State Sen. Siobhan Dunnavant, R-Henrico, a physician who carried the legislation directing schools to offer in-person instruction, criticized the governor’s move.
“Just like me, Gov. Northam is a doctor and knows how to follow the science and implement guidelines such as those from the CDC and AAP,” said Dunnavant. “And as a former state senator, just like me, he knows how to read and interpret legislation passed by the General Assembly. The reality is that Gov.
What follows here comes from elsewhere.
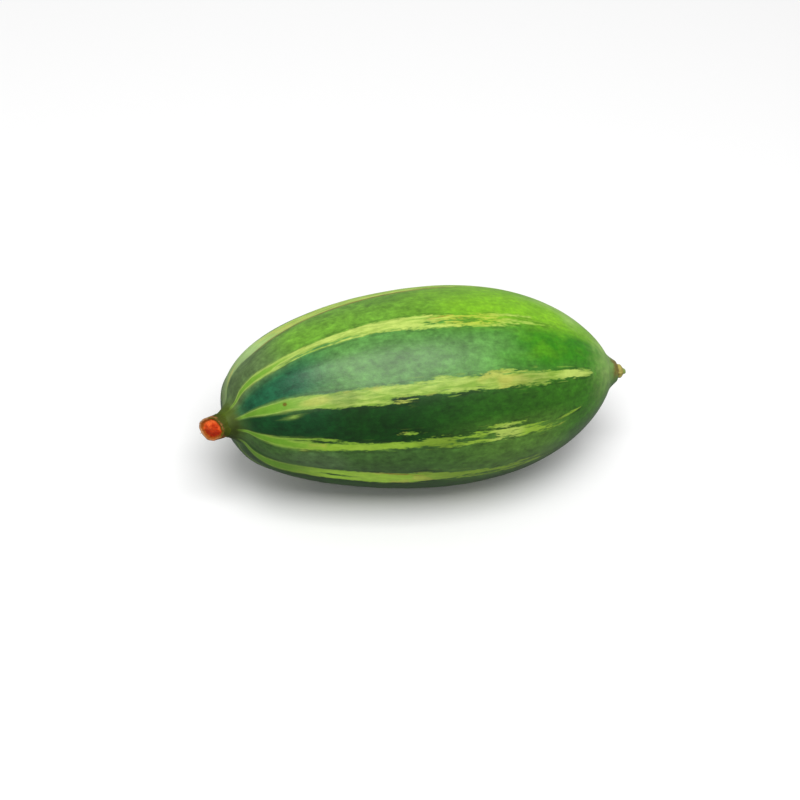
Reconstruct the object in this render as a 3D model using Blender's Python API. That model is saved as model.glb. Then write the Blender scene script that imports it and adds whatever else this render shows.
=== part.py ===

Northam wants to mandate our children wear masks at school this year and is using an excuse to make a decision he knows is not in the best interest of our next generation.
The bill, Dunnavant added, says schools should follow CDC guidelines “to the maximum extent practicable.”
That means “in-person education is the most important thing,” Dunnavant said, claiming her bill does not amount to a mask mandate. “Mandates aren’t adaptable. … He should take leadership and own his decisions, not make excuses for policies he wants to implement.”
Asked if Dunnavant believes children and school employees should wear masks, per the CDC’s most recent guidance, Dunnavant said in a statement that “parents and schools need to collaborate and take into consideration the latest information and guidelines as well as every child’s individual challenges to make a decision that ensures every child has in-person education.”
She said those guidelines will “evolve multiple times between now and the end of the school year” and that the “conversation needs to be ongoing and not an inflexible mandate. ”
This post has been updated to include additional comments from the governor’s news conference and reaction from a state senator.
Mercury reporter Malcolm Ferguson and Editor Robert Zullo contributed to this article.